DEV Community

coolflux
coolflux

Posted on

Real Numbers: How Much I Earn from Tech Affiliate Links (And the Spreadsheet That Tracks Every Dollar)

I have a Notion database with 47 rows in it. Each row is a side income stream, a content piece, or an expense tied to making money outside my 9-to-5. I update it every Sunday night with a cup of cold brew and a mild sense of guilt about the hours I spent gaming instead of shipping.
That spreadsheet is the only reason I can write this post with any credibility. Without it, I'd be guessing. With it, I can tell you — down to the dollar — how much I made last month, what it cost me in time, and what the per-hour rate looks like across five different revenue streams.
This is the 2026 update. Affiliate income had a breakout year, and I'm going to walk you through every number, every calculation, and the math behind why I'm doubling down on it next year.

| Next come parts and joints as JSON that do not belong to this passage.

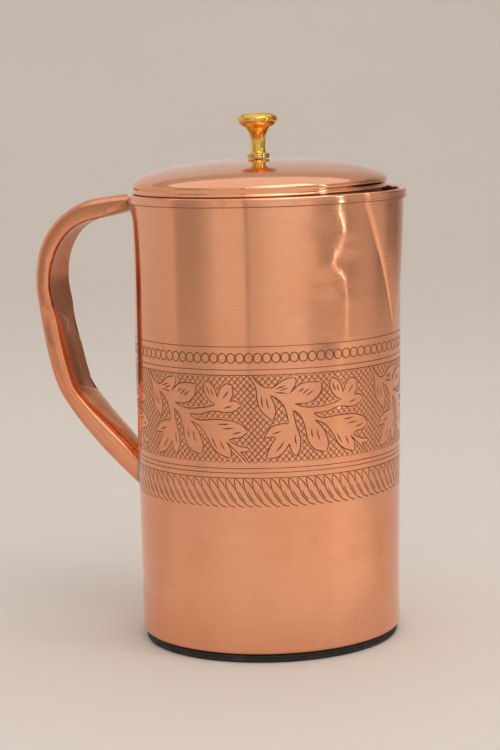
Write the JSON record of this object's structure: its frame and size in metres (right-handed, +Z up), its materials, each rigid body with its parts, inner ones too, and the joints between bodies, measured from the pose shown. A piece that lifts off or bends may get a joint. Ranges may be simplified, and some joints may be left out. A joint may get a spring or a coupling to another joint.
{
  "type": "copper water jug",
  "caption": "Cylindrical copper water jug with a pinched pouring spout, hollow side handle and a round lift-off lid with a turned brass knob.",
  "frame": {"origin": "centre of the foot pad's flat underside, on the axis of the round body", "axes": "+Z up along the body's axis, +X towards the spout's centre line, -X towards the handle"},
  "size_m": [0.1739, 0.115, 0.2304],
  "materials": {
    "copper_engraved": "satin polished copper sheet with fine brush lines and a hand-engraved band",
    "copper_plain": "satin polished copper sheet",
    "copper_handle": "hand polished copper sheet with forming marks",
    "brass_polished": "turned and polished yellow brass",
    "solder": "dull grey soft solder",
    "steel": "plain zinc-plated steel",
    "rubber": "matt black moulded rubber"
  },
  "bodies": {
    "jug": {"foot_pad": "rubber", "base_disc": "copper_plain", "body_shell": "copper_engraved", "rim_band": "copper_plain", "handle_shell": "copper_handle", "handle_strip": "copper_handle", "upper_solder_joint": "solder", "lower_solder_joint": "solder"},
    "knob": {"knob": "brass_polished", "knob_washer": "steel", "knob_screw": "steel"},
    "lid": {"lid_dome": "copper_plain", "lid_plug_ring": "copper_plain"}
  },
  "joints": [
    {"name": "lid_lift", "type": "slide", "parent": "jug", "child": "knob", "axis": [0, 0, 1], "range_m": [0, 0.05]},
    {"name": "lid_turn", "type": "hinge", "parent": "knob", "child": "lid", "pos_m": [0, 0, 0.2002], "axis": [0, 0, 1], "continuous": true}
  ]
}
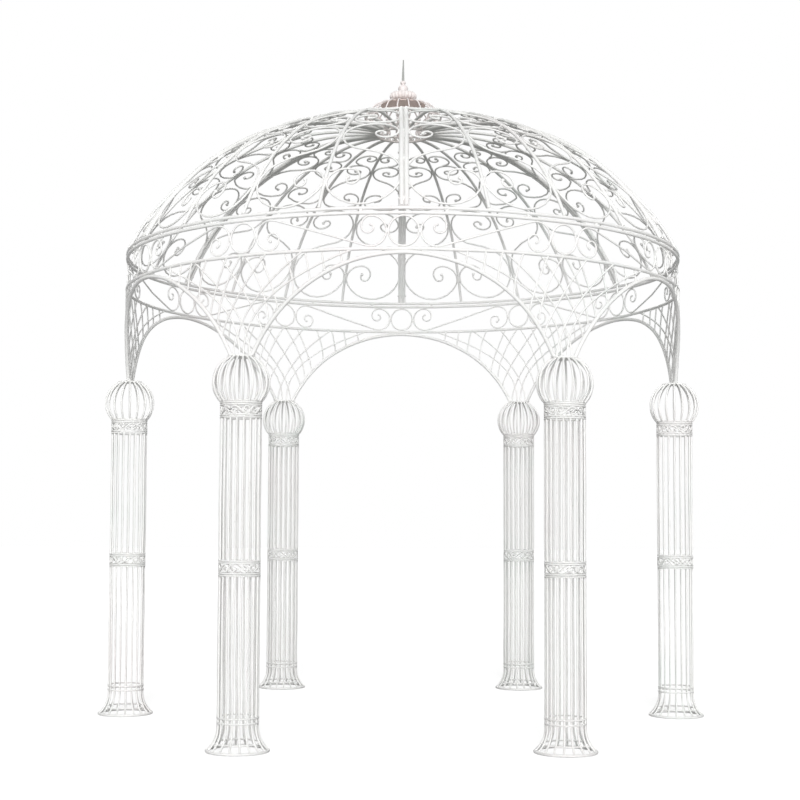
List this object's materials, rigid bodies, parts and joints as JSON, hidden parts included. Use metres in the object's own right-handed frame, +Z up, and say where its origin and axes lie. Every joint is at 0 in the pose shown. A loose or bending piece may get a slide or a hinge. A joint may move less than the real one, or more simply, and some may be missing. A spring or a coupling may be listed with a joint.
{
  "type": "wrought iron garden pavilion",
  "caption": "Open wrought iron garden pavilion: round cage columns, lattice arches and a scrollwork rib dome with a small ribbed cap and spire.",
  "frame": {"origin": "middle of the plan, on the ground under the spire", "axes": "+Z up; -Y faces the front arch between two columns; +X to the right"},
  "size_m": [4.396, 4.028, 4.8337],
  "materials": {
    "painted_iron": "white paint on wrought iron, matt with slight wear"
  },
  "bodies": {
    "root": {"foot_1": "painted_iron", "foot_2": "painted_iron", "foot_3": "painted_iron", "foot_4": "painted_iron", "foot_5": "painted_iron", "foot_6": "painted_iron", "shaft_1": "painted_iron", "shaft_2": "painted_iron", "shaft_3": "painted_iron", "shaft_4": "painted_iron", "shaft_5": "painted_iron", "shaft_6": "painted_iron", "ball_1": "painted_iron", "ball_2": "painted_iron", "ball_3": "painted_iron", "ball_4": "painted_iron", "ball_5": "painted_iron", "ball_6": "painted_iron", "spandrel_1": "painted_iron", "spandrel_2": "painted_iron", "spandrel_3": "painted_iron", "spandrel_4": "painted_iron", "spandrel_5": "painted_iron", "spandrel_6": "painted_iron", "frieze_1": "painted_iron", "frieze_2": "painted_iron", "frieze_3": "painted_iron", "frieze_4": "painted_iron", "frieze_5": "painted_iron", "frieze_6": "painted_iron", "gore_1": "painted_iron", "gore_2": "painted_iron", "gore_3": "painted_iron", "gore_4": "painted_iron", "gore_5": "painted_iron", "gore_6": "painted_iron", "crown_ring": "painted_iron", "lantern": "painted_iron", "cap": "painted_iron", "finial": "painted_iron"}
  },
  "joints": []
}
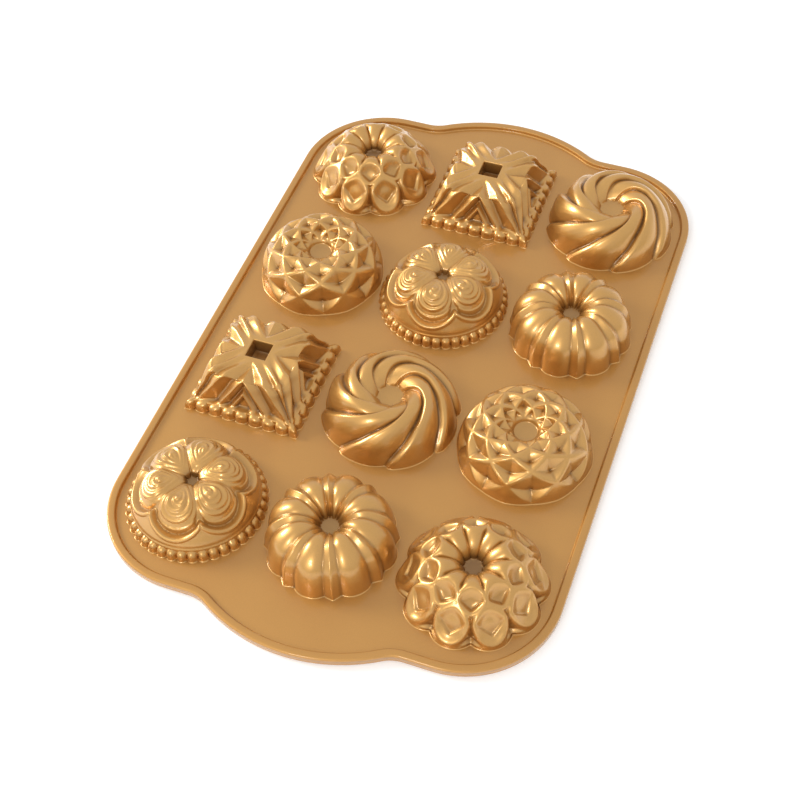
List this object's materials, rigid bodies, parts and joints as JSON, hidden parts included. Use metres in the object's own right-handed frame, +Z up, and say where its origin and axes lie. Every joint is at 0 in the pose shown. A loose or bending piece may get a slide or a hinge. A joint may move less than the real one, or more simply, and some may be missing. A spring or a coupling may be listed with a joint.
{
  "type": "mini ring cake pan",
  "caption": "Cast baking pan laid with its moulds up: small patterned ring cake moulds stand in rows on a rimmed deck with a rounded grip at each end.",
  "frame": {"origin": "centre of the pan's footprint, on the surface that it stands on", "axes": "+Z up out of the moulds' crowns, +Y along the pan from the near grip to the far one, +X across it"},
  "size_m": [0.1742, 0.2828, 0.0214],
  "materials": {
    "deck_coat": "matte gold non-stick coat with fine grain on cast aluminium",
    "mould_coat": "satin gold non-stick coat on cast aluminium"
  },
  "bodies": {
    "root": {"deck_plate": "deck_coat", "rim_lip": "deck_coat", "petal_mould_1": "mould_coat", "square_mould_1": "mould_coat", "swirl_mould_1": "mould_coat", "diamond_mould_1": "mould_coat", "rosette_mould_1": "mould_coat", "fluted_mould_1": "mould_coat", "square_mould_2": "mould_coat", "swirl_mould_2": "mould_coat", "diamond_mould_2": "mould_coat", "rosette_mould_2": "mould_coat", "fluted_mould_2": "mould_coat", "petal_mould_2": "mould_coat"}
  },
  "joints": []
}
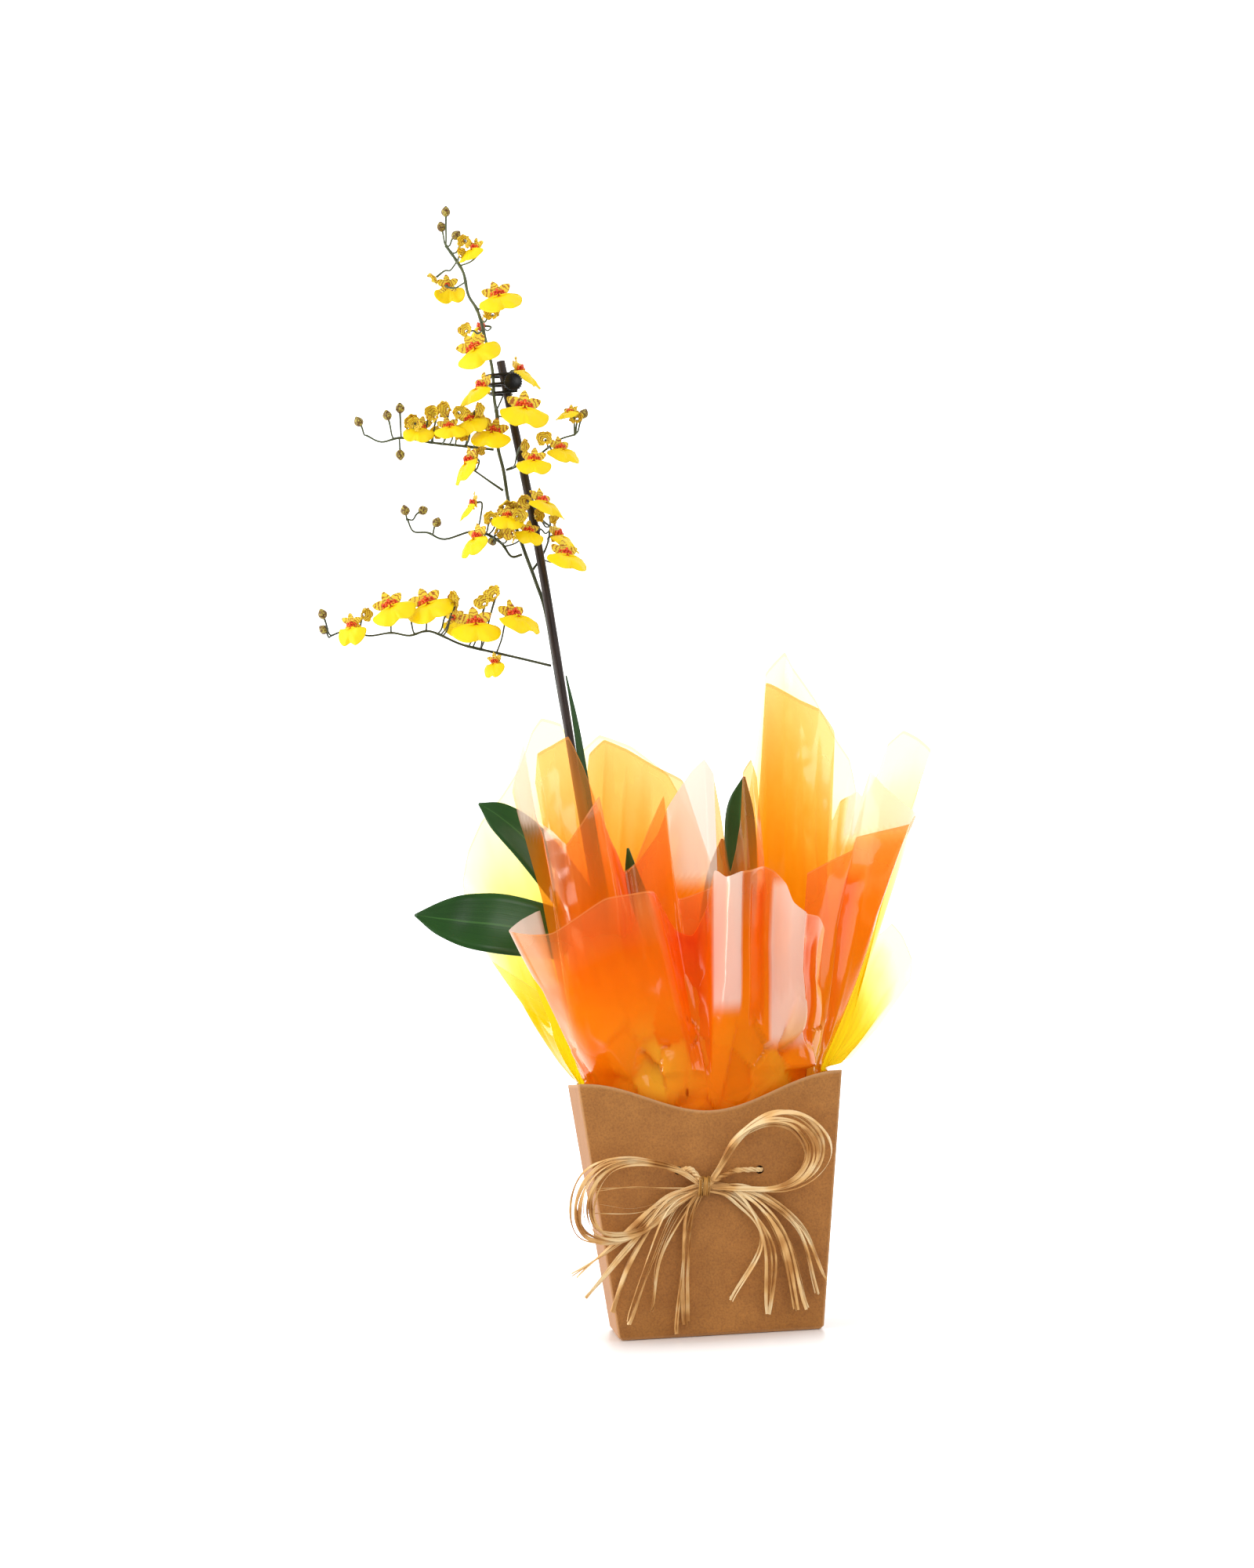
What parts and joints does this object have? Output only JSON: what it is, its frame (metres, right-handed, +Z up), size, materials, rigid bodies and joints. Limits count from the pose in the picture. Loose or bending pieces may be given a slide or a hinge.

The Setup: Five Income Streams, One Spreadsheet

Let me lay out my entire side hustle portfolio before I dig into affiliate income specifically. Context matters here, because the whole point of comparing streams is figuring out which ones actually move the needle.
Stream 1: Freelance development. I still take on contract work for two clients I trust. They pay me $125 per hour on average, which sounds great until you do the math on a month where I have zero capacity. Last March, I took a week off for a friend's wedding, and my freelance income that month dropped by roughly $2,000. That's the problem with trading hours for dollars — the income has a hard ceiling equal to your available waking hours.
Stream 2: My SaaS product. I built a small tool for engineering teams in 2024. It does about $950 per month in recurring revenue now, give or take. Initial build took me six months of evenings and weekends. Ongoing maintenance is maybe four hours per week, mostly answering support tickets and shipping small fixes. The per-hour return is solid, but I think about that six-month ramp constantly. It was the most exhausting thing I've ever done outside my day job.
Stream 3: Blog ad revenue. I run a mid-sized tech blog that pulls around 50,000 pageviews per month. Ad networks pay me somewhere in the $280–$410 range monthly, depending on the season (Q4 is always better because ad budgets open up). I publish 5–6 articles per month, each one taking 2–4 hours to write. Here's the math: at the midpoint of $345 per month and 15 hours of writing, I'm looking at roughly $23 per hour. Not great. The content keeps paying back, though, so it's not a clean comparison.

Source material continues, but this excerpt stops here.